John P. Clum (1851-1932) was born in New York state and attended Rutgers University. In 1871 he joined the U.S. Army Signal Corps, which sent him to Santa Fe, New Mexico to record weather conditions. Three years later, he was tapped by friends at Rutgers to head the San Carlos, Arizona, Indian reservation. By that time, Clum had fallen in love with the west, and would return to it often in his life, including a stint in the 1880s as Mayor of Tombstone, Arizona, and editor of the Tombstone Epitaph newspaper.
Postal Inspector John Clum’s Retirement Watch Fob
During a short break from his west coast life, Clum became a clerk in the Post Office Department’s Inspection Service.
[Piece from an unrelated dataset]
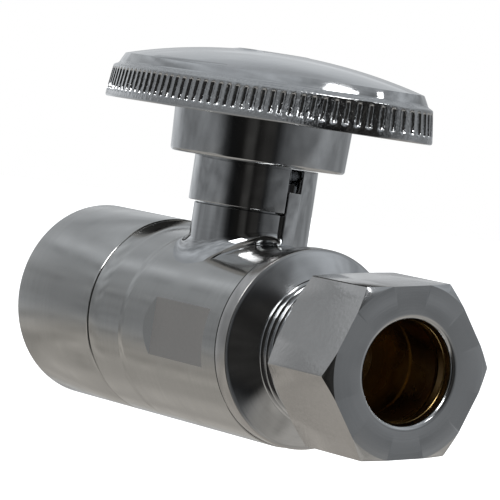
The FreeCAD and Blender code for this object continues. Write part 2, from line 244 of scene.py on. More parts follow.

It was an organization he would return to when back east again in 1891. Ever mobile, Clum spent the next few years working as a Postal Inspector in Texas and the American South.
In the summer of 1897, the gold strike in the Canadian Yukon/Alaska region set off a nation-wide rush to riches. The sudden, extraordinary population influx overwhelmed Alaska's tiny post offices and left the stampeders without a reliable mail service. Postal officials sent Clum to Alaska as a special inspector. His job? Make the Alaskan mail system work.
Clum worked for the Inspection Service off and on until 1911. In honor of his retirement, his fellow inspectors surprised him with this gold and diamond locket with the U.S. Post Office Department seal. Inside the locket are the names of his fellow inspectors.
Along with the locket came a letter from the inspectors touting their admiration and respect for Clum, noting that "We have ever found you genial, courteous and high-minded, faithful in the discharge of every duty assigned to you in the many years of your service, loyal in every respect to that which loyalty is due, marked with a calmness, serenity and certitude in action and urbanity in speech, that has made your name proverbial."
In his later years, Clum traveled the country giving lectures on the American west. He retired in 1920 to life on a farm in California. In his last decade, Clum kept in touch with surviving old friends, including Wyatt Earp, and worked to record the history he had viewed firsthand. He began work on his autobiography but had not finished by the time of his death. Woodworth Clum turned his father's recollections of the San Carlos years into a book, Apache Agent, published in 1936. At his funeral, friends mourned John Clum's death as a "sign of the passing of the Old West."